[Exercise objective] Copy out every line that contains the word "with".
-- Provided records start --
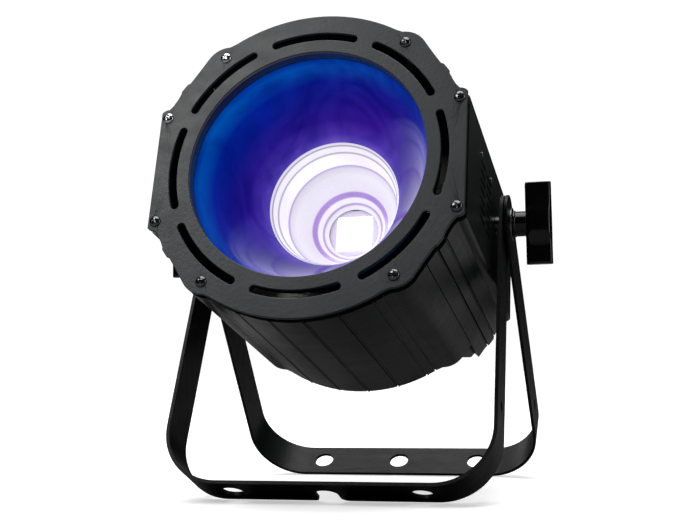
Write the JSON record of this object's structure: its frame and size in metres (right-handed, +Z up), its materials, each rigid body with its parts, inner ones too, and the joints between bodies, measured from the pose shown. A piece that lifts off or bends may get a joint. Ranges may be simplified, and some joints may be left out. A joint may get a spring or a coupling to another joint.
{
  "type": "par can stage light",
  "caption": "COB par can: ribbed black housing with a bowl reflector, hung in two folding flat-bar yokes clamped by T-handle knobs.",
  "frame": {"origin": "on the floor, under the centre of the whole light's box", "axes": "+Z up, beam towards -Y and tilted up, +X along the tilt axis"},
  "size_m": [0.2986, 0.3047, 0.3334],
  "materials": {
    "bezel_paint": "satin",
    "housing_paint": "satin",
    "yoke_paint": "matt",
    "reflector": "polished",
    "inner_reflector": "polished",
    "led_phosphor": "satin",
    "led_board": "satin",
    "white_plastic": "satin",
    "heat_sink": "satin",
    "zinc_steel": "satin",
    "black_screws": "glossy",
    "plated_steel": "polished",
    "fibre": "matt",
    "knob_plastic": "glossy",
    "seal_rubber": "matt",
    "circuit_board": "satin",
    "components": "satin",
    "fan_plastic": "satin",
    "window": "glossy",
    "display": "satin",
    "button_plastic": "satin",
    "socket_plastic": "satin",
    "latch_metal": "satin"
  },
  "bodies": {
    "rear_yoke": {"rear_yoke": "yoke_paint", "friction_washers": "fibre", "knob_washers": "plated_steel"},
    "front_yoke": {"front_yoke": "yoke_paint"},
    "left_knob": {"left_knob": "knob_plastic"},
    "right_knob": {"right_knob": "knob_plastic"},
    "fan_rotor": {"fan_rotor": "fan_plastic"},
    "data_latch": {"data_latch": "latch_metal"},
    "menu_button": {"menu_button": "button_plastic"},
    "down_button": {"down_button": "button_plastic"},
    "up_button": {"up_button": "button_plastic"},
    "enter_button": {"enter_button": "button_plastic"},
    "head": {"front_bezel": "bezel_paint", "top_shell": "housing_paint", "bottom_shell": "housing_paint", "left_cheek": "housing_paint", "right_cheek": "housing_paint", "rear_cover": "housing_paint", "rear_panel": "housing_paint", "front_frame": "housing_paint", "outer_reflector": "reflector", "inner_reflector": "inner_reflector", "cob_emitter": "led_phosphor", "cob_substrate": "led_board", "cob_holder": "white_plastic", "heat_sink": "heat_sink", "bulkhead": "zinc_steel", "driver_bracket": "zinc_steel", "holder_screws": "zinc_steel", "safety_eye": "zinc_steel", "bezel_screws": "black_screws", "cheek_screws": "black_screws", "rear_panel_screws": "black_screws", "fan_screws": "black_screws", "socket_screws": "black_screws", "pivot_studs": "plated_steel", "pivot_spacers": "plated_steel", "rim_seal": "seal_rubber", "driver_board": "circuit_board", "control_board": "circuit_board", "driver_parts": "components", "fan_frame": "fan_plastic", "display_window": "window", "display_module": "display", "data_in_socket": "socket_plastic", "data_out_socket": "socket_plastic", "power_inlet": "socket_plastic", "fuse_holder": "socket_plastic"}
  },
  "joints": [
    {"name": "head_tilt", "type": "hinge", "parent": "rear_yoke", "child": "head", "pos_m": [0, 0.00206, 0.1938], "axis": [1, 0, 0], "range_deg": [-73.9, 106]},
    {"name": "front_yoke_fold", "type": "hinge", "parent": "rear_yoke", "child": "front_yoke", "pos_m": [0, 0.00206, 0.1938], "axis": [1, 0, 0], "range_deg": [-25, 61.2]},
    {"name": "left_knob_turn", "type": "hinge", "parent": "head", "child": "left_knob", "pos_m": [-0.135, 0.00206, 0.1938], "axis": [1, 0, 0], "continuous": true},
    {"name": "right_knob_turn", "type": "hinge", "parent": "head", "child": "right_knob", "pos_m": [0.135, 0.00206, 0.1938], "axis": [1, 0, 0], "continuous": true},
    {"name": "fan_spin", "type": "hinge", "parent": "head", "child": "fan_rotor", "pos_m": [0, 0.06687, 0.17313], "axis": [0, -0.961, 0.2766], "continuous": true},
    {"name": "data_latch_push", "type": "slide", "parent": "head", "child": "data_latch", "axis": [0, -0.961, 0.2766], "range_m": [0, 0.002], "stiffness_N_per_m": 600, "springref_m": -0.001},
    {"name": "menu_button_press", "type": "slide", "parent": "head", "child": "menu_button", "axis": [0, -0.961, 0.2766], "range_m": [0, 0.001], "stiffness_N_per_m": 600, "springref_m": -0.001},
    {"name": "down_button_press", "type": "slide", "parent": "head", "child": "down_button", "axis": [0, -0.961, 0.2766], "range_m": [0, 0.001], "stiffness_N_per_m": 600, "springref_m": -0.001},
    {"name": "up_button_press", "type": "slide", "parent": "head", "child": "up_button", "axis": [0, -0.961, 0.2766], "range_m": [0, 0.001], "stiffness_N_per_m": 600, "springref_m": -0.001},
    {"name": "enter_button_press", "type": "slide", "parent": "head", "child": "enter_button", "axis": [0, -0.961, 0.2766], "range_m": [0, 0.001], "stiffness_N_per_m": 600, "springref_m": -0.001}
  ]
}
-- Provided records end --
-- Provided records start --
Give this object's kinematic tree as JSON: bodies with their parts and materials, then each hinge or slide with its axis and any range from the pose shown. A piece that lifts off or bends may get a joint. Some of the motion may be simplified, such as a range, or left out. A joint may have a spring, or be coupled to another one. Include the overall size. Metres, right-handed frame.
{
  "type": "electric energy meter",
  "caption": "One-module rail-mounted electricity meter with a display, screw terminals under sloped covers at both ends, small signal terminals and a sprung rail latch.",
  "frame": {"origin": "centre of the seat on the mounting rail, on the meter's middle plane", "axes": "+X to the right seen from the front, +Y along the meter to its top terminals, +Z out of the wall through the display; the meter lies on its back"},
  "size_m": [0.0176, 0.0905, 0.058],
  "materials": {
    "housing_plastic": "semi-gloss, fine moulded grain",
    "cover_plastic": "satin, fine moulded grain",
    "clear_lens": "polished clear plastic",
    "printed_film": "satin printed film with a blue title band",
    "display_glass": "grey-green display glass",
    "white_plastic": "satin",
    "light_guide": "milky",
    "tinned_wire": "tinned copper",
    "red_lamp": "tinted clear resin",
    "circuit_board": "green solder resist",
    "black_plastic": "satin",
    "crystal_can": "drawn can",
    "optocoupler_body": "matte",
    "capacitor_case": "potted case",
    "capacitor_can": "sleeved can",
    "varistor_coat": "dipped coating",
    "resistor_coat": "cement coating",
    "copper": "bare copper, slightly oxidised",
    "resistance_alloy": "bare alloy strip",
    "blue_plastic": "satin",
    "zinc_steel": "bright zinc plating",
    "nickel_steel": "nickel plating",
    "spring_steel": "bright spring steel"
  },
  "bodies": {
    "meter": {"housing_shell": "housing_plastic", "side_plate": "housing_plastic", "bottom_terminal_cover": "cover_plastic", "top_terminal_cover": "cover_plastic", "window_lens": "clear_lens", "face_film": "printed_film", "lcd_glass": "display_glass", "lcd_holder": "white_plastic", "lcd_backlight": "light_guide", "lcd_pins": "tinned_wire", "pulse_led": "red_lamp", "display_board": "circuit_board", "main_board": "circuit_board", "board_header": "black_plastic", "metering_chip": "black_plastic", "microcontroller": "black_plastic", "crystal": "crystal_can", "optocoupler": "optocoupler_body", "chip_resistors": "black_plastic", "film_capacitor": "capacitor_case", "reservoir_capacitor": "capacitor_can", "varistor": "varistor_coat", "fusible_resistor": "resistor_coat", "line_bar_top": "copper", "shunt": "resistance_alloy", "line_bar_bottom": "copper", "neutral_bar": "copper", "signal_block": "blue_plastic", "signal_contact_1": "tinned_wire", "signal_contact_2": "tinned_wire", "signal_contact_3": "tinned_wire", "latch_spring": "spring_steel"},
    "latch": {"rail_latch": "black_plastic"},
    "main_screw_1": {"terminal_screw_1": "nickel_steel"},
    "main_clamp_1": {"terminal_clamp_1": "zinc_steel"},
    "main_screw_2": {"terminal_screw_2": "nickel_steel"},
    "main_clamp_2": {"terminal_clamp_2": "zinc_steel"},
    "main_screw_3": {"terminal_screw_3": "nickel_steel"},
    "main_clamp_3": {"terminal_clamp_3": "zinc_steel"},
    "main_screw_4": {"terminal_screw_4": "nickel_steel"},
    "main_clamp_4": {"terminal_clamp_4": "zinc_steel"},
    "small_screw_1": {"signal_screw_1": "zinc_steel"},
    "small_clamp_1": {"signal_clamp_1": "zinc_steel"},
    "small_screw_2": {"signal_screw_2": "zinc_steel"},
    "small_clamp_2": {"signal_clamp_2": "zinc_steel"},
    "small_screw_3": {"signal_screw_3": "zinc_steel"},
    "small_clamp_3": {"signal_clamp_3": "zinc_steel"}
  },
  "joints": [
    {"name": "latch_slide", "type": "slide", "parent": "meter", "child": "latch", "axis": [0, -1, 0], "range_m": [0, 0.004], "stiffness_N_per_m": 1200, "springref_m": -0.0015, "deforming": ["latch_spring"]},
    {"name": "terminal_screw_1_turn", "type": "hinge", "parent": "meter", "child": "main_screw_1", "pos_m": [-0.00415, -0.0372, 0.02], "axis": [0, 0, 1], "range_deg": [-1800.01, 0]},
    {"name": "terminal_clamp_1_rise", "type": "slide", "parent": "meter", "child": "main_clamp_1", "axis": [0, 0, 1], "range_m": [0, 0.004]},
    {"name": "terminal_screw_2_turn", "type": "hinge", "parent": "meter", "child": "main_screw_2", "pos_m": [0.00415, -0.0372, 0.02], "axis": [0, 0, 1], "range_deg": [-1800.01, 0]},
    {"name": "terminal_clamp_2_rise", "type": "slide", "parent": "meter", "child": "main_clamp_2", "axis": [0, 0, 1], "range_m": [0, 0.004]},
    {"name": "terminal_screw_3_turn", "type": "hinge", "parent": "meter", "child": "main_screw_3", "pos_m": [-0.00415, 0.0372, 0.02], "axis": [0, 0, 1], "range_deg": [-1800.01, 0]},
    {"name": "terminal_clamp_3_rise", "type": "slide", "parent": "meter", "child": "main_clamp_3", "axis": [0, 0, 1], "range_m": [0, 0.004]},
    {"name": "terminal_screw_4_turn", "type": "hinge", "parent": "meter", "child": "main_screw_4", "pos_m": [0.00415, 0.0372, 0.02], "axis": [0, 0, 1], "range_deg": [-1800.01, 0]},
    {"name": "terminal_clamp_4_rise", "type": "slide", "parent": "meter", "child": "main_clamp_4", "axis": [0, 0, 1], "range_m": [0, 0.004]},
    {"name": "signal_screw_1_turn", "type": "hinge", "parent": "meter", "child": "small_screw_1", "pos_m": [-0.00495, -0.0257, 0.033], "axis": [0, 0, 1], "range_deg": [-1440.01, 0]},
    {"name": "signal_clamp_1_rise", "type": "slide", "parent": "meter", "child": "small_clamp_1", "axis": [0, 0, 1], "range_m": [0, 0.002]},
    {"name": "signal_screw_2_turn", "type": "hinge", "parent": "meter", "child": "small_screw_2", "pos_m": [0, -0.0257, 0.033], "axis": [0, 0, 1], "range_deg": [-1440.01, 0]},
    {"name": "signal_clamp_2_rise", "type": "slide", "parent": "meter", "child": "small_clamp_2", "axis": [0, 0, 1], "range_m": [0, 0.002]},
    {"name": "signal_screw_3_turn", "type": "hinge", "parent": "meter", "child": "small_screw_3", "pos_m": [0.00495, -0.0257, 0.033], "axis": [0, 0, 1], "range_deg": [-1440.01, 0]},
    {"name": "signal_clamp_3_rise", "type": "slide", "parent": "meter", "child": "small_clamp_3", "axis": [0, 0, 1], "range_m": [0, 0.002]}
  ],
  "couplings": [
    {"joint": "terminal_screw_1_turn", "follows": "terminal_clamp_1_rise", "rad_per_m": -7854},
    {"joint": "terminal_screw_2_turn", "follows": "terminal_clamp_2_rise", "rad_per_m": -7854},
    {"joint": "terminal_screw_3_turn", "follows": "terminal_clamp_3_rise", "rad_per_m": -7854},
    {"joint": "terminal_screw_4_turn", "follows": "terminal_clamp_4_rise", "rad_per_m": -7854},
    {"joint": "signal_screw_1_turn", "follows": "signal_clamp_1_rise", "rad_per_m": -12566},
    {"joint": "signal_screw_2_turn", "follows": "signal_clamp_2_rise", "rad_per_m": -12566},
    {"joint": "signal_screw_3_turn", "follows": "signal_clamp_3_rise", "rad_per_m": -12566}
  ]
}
-- Provided records end --
[Complete output]
Write the JSON record of this object's structure: its frame and size in metres (right-handed, +Z up), its materials, each rigid body with its parts, inner ones too, and the joints between bodies, measured from the pose shown. A piece that lifts off or bends may get a joint. Ranges may be simplified, and some joints may be left out. A joint may get a spring or a coupling to another joint.
  "caption": "COB par can: ribbed black housing with a bowl reflector, hung in two folding flat-bar yokes clamped by T-handle knobs.",
Give this object's kinematic tree as JSON: bodies with their parts and materials, then each hinge or slide with its axis and any range from the pose shown. A piece that lifts off or bends may get a joint. Some of the motion may be simplified, such as a range, or left out. A joint may have a spring, or be coupled to another one. Include the overall size. Metres, right-handed frame.
  "caption": "One-module rail-mounted electricity meter with a display, screw terminals under sloped covers at both ends, small signal terminals and a sprung rail latch.",
    "printed_film": "satin printed film with a blue title band",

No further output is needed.